_Entries with model source code_.
+--

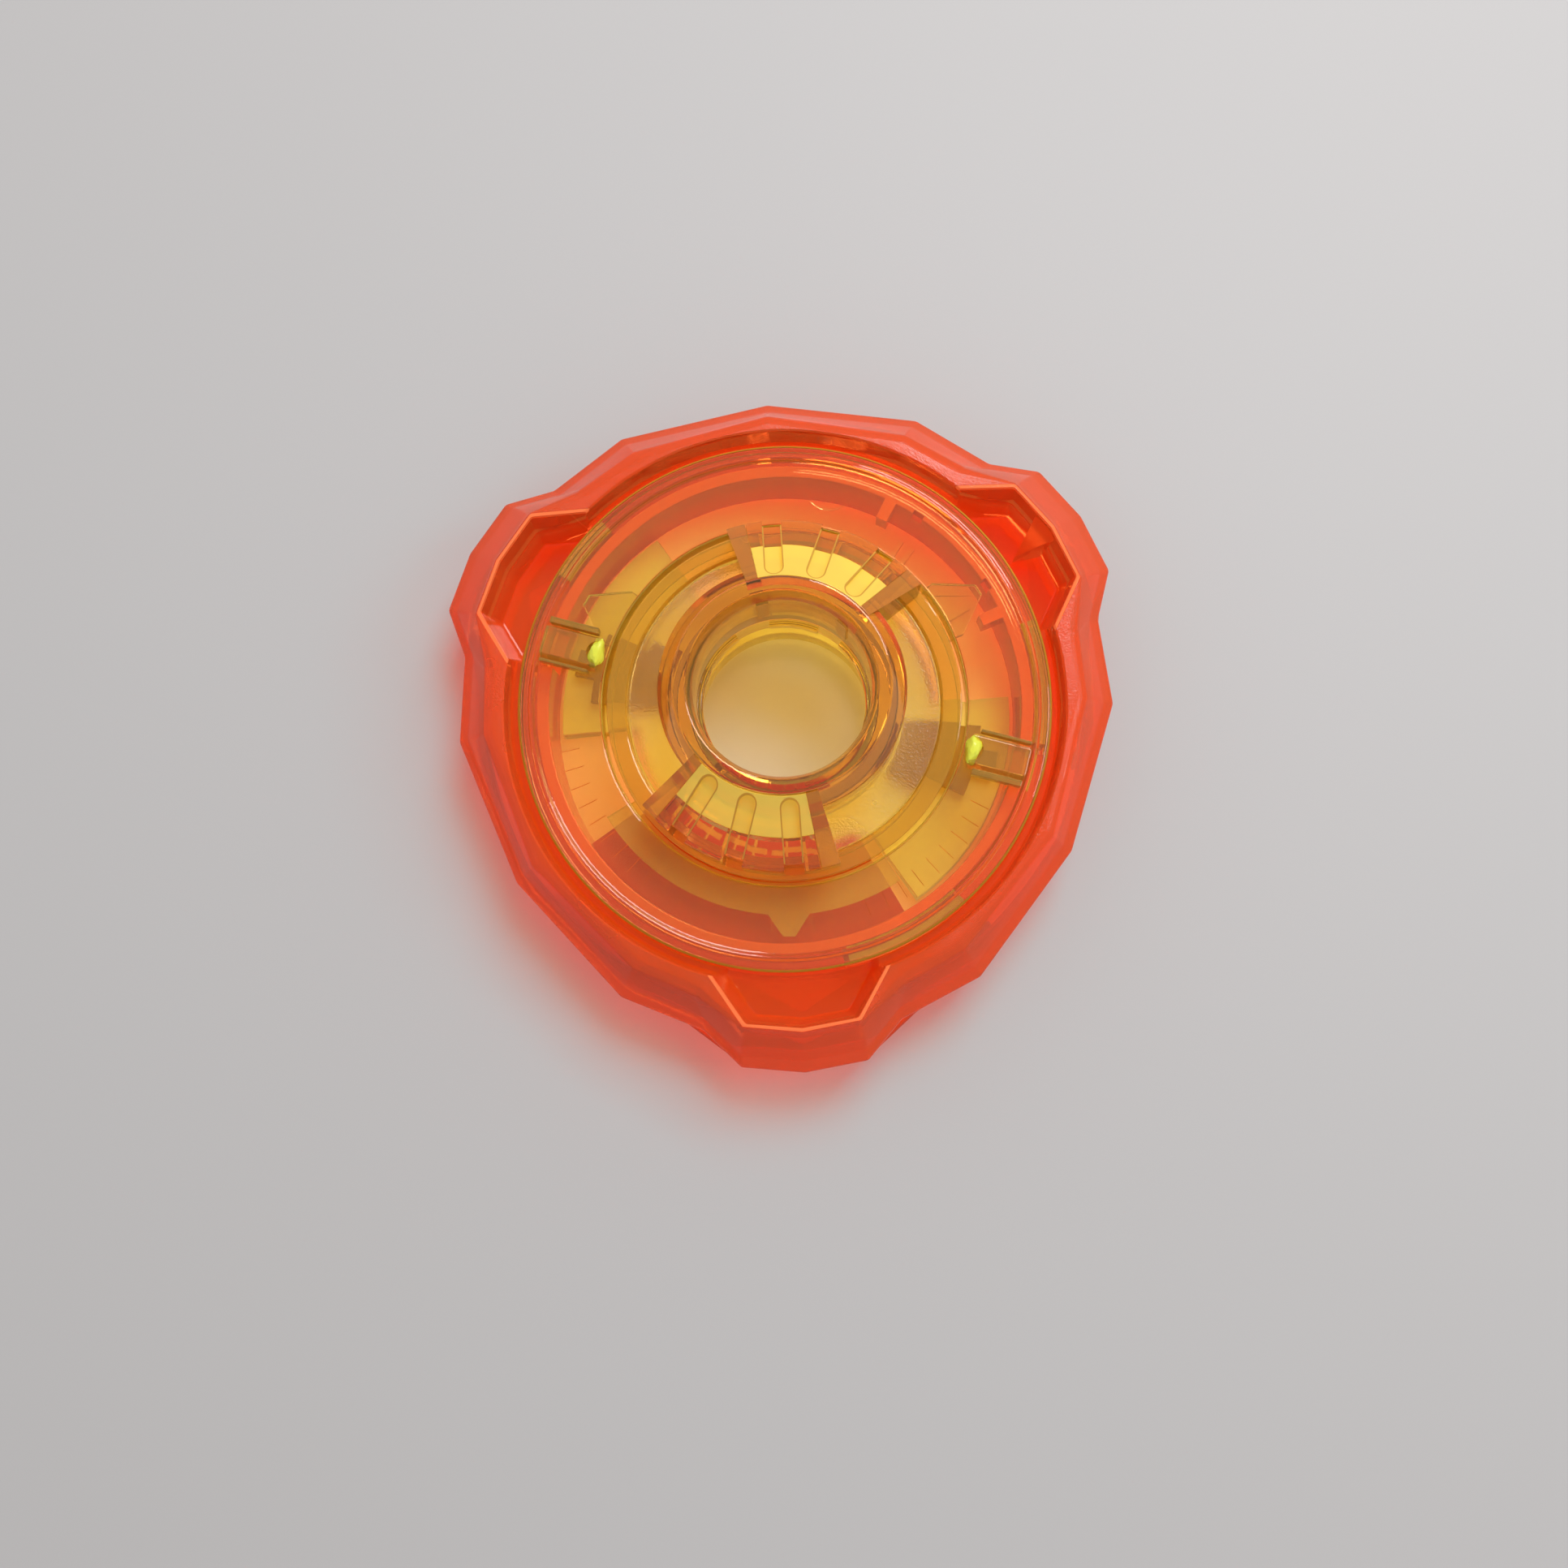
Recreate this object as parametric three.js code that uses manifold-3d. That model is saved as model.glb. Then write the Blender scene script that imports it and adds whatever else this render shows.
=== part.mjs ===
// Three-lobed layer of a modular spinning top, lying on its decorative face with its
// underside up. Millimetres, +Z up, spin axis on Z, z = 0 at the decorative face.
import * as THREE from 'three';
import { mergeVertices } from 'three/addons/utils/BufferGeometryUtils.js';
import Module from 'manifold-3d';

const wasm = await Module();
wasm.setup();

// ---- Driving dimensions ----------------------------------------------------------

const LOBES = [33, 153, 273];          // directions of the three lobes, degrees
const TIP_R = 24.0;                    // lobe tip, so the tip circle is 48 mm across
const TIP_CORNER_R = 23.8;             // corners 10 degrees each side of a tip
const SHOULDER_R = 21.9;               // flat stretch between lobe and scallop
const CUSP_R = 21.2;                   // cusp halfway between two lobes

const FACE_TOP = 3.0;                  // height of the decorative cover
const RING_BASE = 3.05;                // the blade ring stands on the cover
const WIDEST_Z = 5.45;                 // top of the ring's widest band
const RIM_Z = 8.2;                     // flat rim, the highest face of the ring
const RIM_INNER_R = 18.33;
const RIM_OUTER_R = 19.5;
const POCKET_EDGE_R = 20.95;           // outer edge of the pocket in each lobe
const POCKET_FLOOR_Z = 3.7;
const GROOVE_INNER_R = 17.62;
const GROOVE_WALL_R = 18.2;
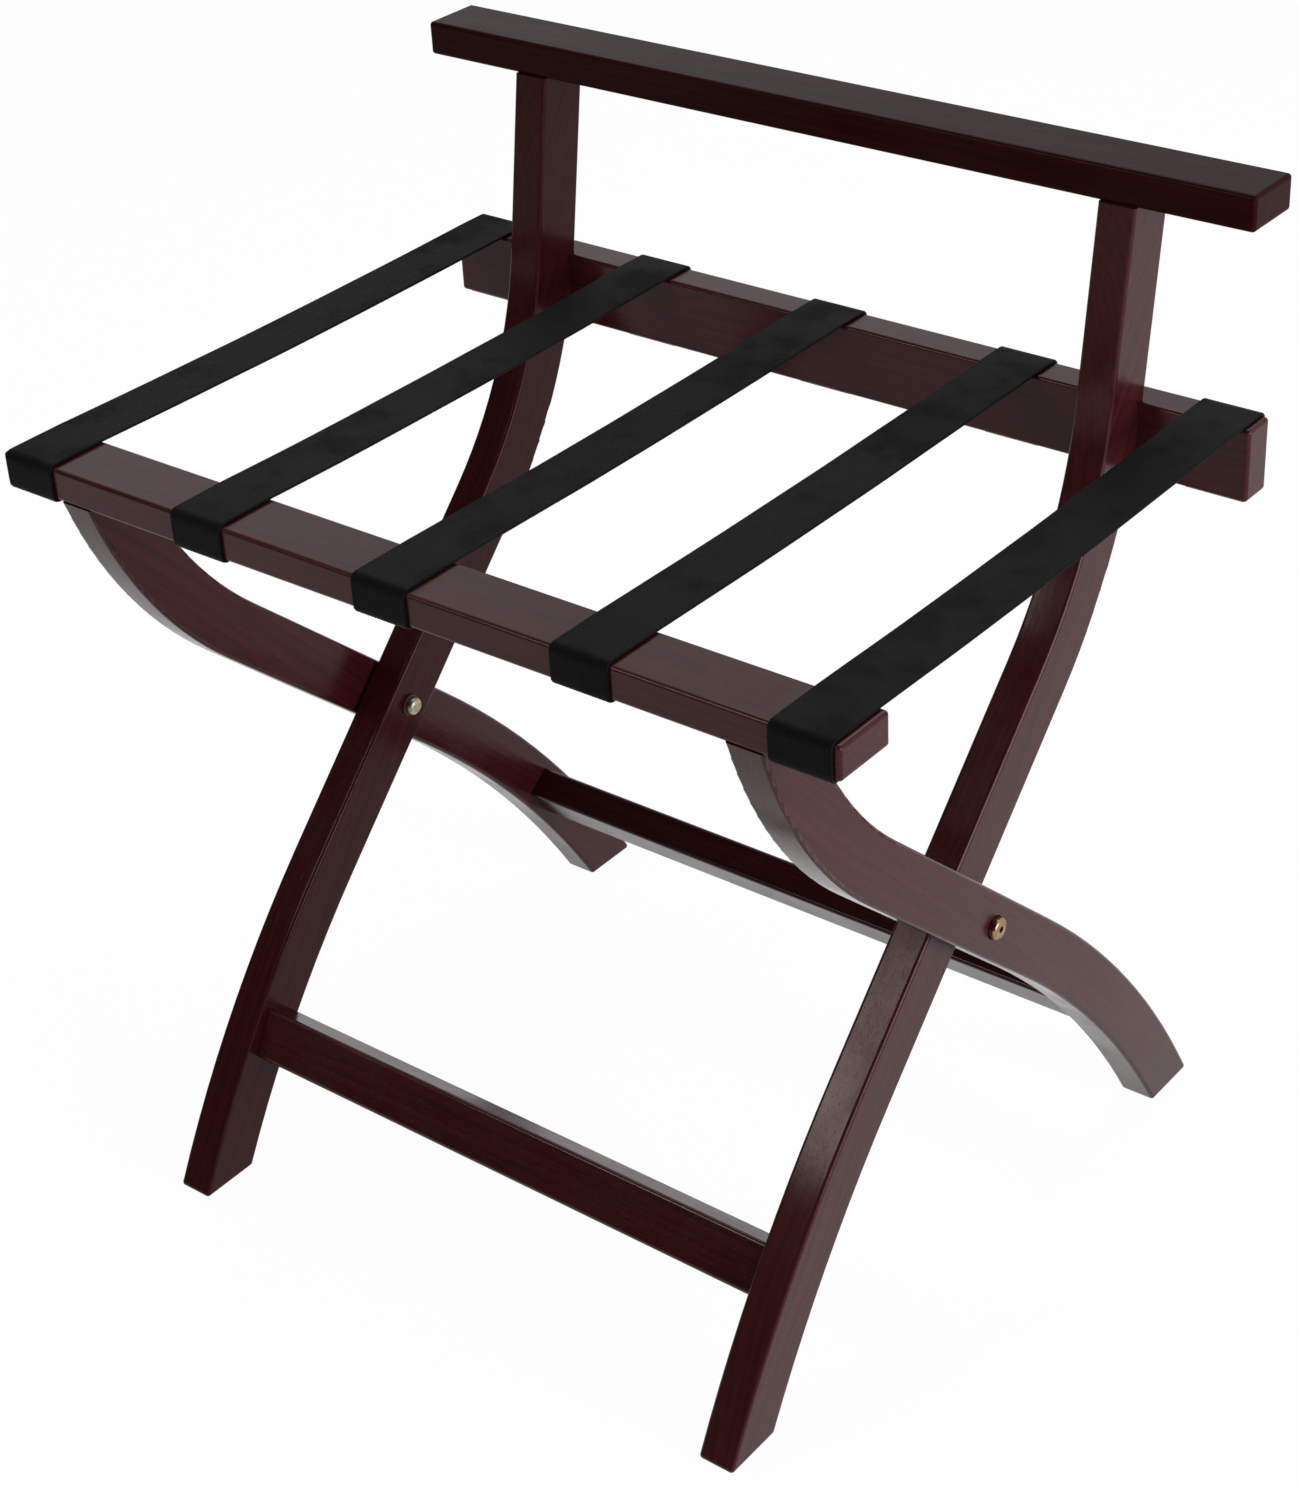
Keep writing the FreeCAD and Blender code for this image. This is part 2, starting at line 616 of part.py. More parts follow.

+--

_STATED TASK_. Which lines hold the string "manifold"? List them all.

_FULL SOLUTION_.
Recreate this object as parametric three.js code that uses manifold-3d. That model is saved as model.glb. Then write the Blender scene script that imports it and adds whatever else this render shows.
import Module from 'manifold-3d';